LIO also supports "multiple connections per session" (MC/S). MC/S allows the initiator to open multiple connections between the initiator and target, either on the same or a different physical link. Hence, in case of a failure of one path, the established session can use another path without terminating the session. MC/S can also be used for load balancing across all established connections. Architectural session command ordering is preserved across those communication paths.

The LIO project also claims that its code is used in a number of appliance products and deployments though the user base does not seem to be as varied as that of SCST.

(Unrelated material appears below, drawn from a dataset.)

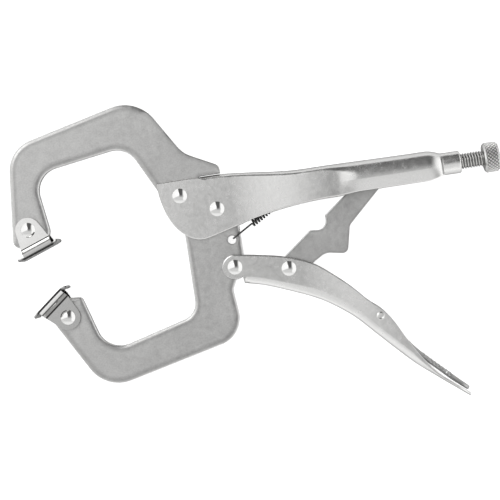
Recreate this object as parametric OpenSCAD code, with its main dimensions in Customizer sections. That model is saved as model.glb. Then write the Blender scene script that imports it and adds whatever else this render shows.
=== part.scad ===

No comparison can be complete without a performance comparison. SCST developers have released their performance numbers from time to time. However, all their numbers were compared against STGT. The SCST comparison page speaks of SCST performing better than LIO, but the results were drawn on source-code study and not using real-world tests. SCST blames LIO for not releasing performance numbers, and there exist no performance data (to my knowledge) which would compare apples to apples.

The decision has finally been made, though, with quite a bit of opposition. Now comes the task of getting all the niche features which LIO lacks to be ported from SCST to LIO. While the decision was contentious, it is yet another example of the difficulty of getting something merged without being able to cooperate with the kernel development community.